FRANKFURT (Reuters) -- Opel CEO Karl-Thomas Neumann has warned top managers that the General Motors unit's 2016 profit target is under threat from economic setbacks, according to German daily paper Bild.
"We see strong headwinds for 2015," the paper quoted Neumann as saying in a letter he sent to 300 of the group's top managers. "Our next step, 'Profitability 2016', is by far not secured," he said.
Opel declined to comment on the report.
GM has made a turnaround of its European business, where Opel CEOs have come and gone in rapid succession, a top priority after racking up some $18 billion in losses over a dozen years.
But Opel has been hit by a plunge in Russian demand and a weak ruble that have prompted it to cut production and shed jobs in its third-biggest market.
According to Bild, Neumann sent the letter to Opel managers after being disappointed by their enthusiasm at a recent meeting of senior staff. "I was deeply disappointed with the overall level of engagement," Bild quoted him as saying.

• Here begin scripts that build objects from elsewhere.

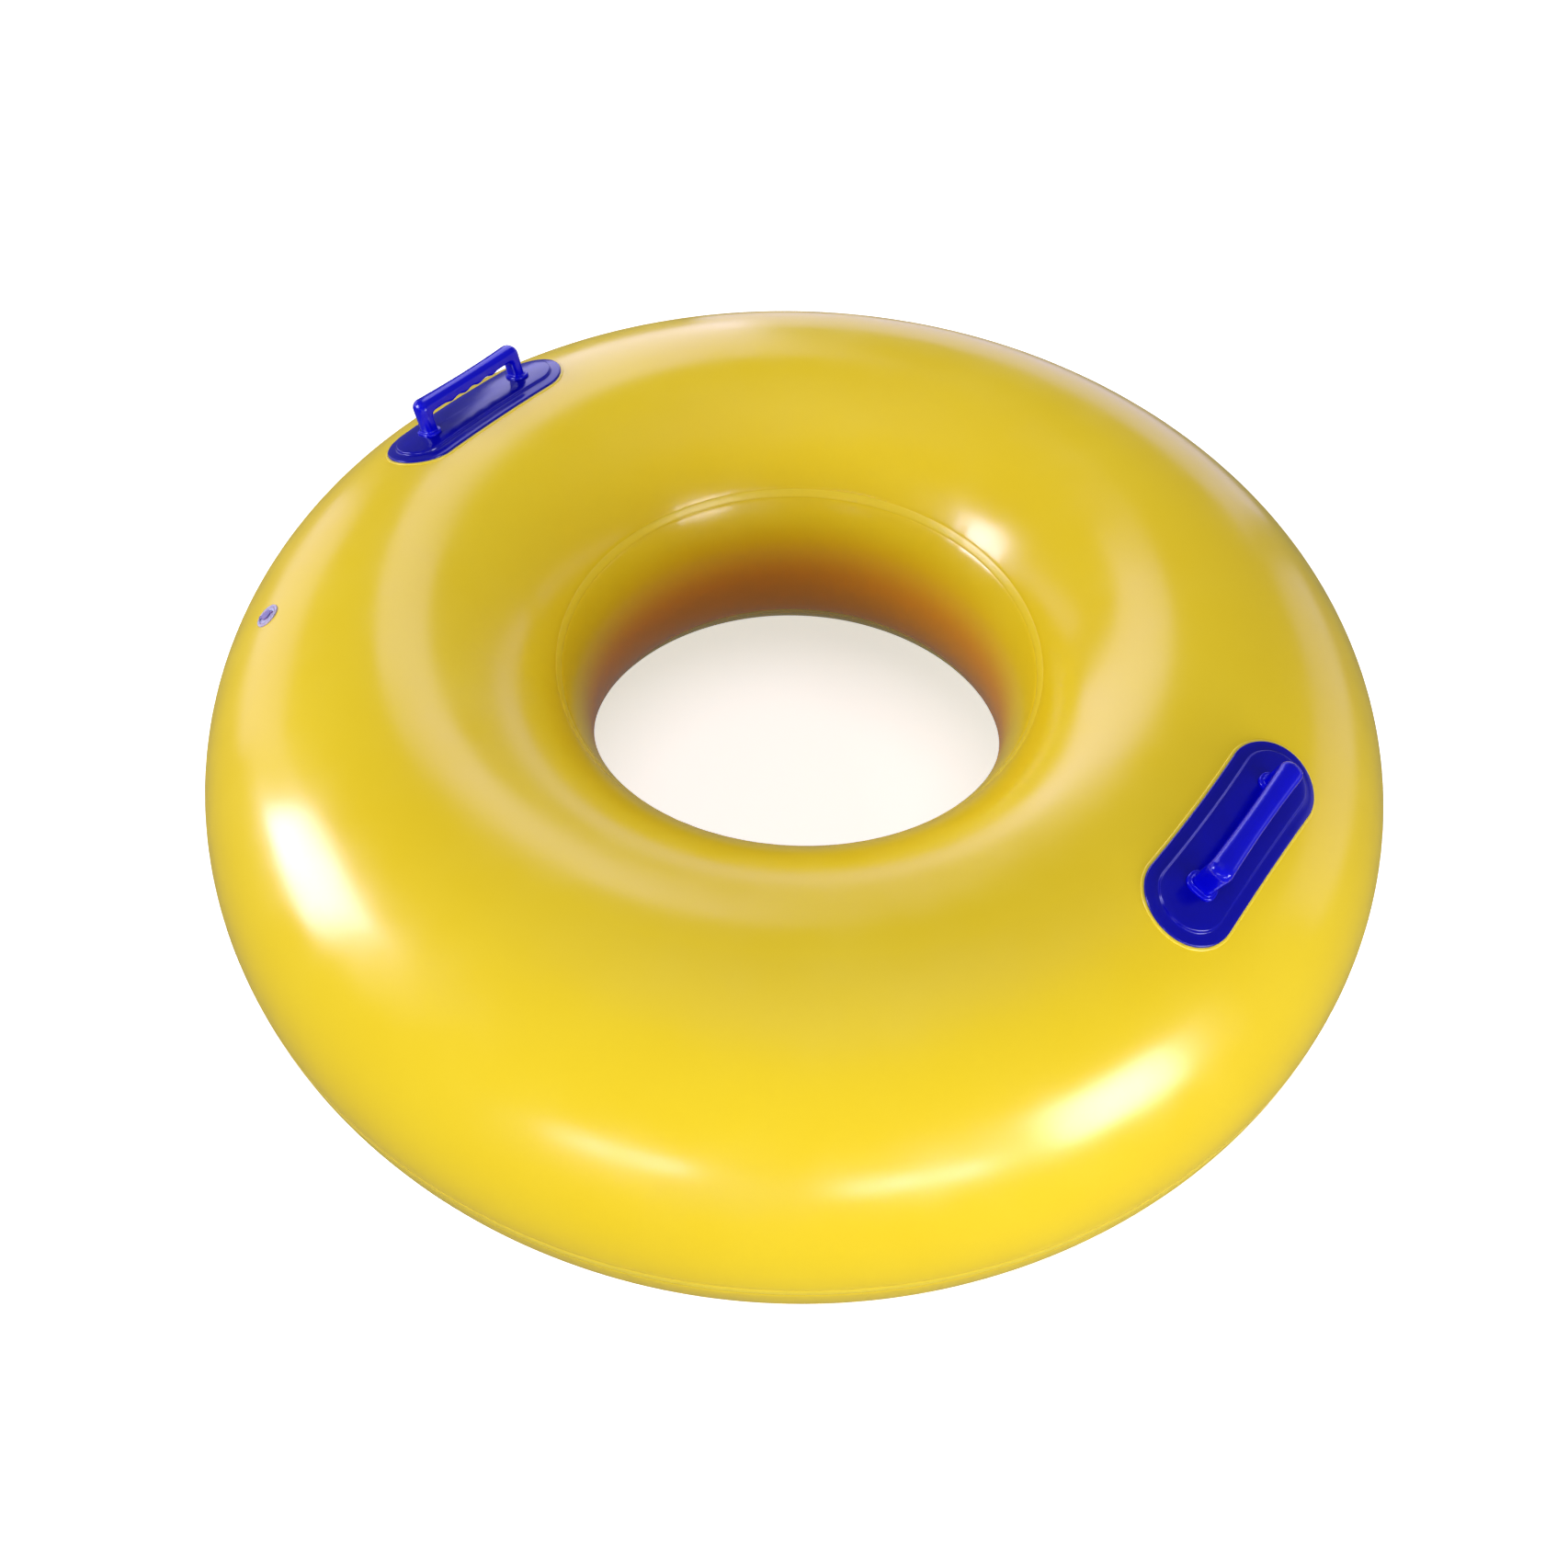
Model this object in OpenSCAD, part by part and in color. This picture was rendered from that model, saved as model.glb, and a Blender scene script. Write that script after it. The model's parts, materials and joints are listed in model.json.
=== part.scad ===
// Inflated river and water-park ring with two moulded grab handles and one
// push-in valve. Millimetres, +Z up, origin on the floor under the ring's centre.
// The handles lie on the X axis, with their grips along Y.

/* [Air cell] */
// Outside diameter of the inflated ring
ring_od = 1200; // [1100:10:1300]
// Radius of the round tube section
tube_r = 190.5; // [180:0.5:200]
// Thickness of the PVC film
film_t = 1; // [0.8:0.1:1.4]
// Depth to which the floor flattens the underside
floor_press = 6; // [4:0.5:10]
// Place of the two inner welds, round the section from the outer equator
inner_seam_deg = 150; // [145:1:158]
// Width of a weld strip
seam_w = 10; // [6:0.5:14]
// Height of a weld strip above the film
seam_h = 0.6; // [0.4:0.1:1]

/* [Handles] */
// Place of the right handle round the ring
right_turn_deg = -1; // [-10:0.1:10]
// Place of the right handle round the section, from the outer equator
right_tilt_deg = 74; // [70:0.5:90]
// Place of the left handle round the ring
left_turn_deg = 180.8; // [170:0.1:190]
// Place of the left handle round the section, from the outer equator
left_tilt_deg = 78; // [70:0.5:90]
// Length of the base plate
plate_l = 233; // [210:1:250]
// Width of the base plate at its ends
plate_w = 81; // [74:1:90]
// Depth by which each long side of the plate draws in
plate_waist = 1.5; // [1:0.1:3]
// Width of the thin rim round the raised pad
rim_w = 11; // [8:0.5:14]
// Thickness of the rim
rim_t = 2.5; // [2:0.1:3]
// Thickness of the raised pad
pad_t = 5.5; // [4.5:0.1:7]
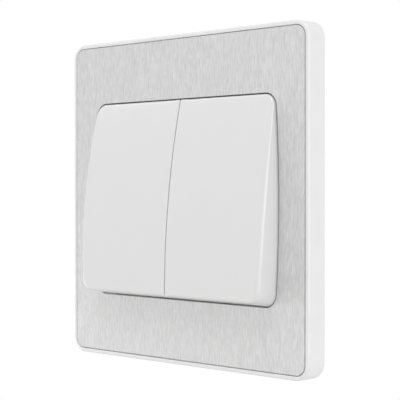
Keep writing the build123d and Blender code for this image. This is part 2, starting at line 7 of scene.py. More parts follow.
import bpy
import numpy as np
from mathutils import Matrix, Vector


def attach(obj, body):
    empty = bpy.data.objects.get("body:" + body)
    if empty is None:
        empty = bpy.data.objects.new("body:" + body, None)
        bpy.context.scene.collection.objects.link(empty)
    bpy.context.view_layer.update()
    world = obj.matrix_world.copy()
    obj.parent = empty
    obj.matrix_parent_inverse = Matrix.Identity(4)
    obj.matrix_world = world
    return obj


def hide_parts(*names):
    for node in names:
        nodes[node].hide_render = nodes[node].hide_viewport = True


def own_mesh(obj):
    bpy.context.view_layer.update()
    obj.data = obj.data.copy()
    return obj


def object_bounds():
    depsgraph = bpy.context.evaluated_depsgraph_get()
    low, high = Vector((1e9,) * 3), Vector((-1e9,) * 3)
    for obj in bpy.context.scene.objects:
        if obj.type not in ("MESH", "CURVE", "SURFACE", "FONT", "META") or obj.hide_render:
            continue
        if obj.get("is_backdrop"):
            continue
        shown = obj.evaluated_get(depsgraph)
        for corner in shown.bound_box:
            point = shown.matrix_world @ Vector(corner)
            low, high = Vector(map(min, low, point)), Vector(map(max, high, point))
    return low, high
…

"I believe that many of our leaders see managing projects as their primary task instead of leading people," he said, adding: "This is not what I expect from our top 300 leaders."
Neumann has said he wants to return Opel to profit by 2016 at the latest and to raise the business's operating return on sales to 5 percent by 2022, based on earnings before interest and tax (EBIT).
In June he said: "I have a lot of confidence about achieving our interim goal," in response to a question about whether Opel will stop making losses by 2016.
In a recent interview with trade publication Automobil Produktion he said he was sticking with the target despite the slump in Russia as other areas of business were performing better than expected.
"We are fighting every day to reach that target. And we are seeing progress," he said in the interview published on Dec. 4.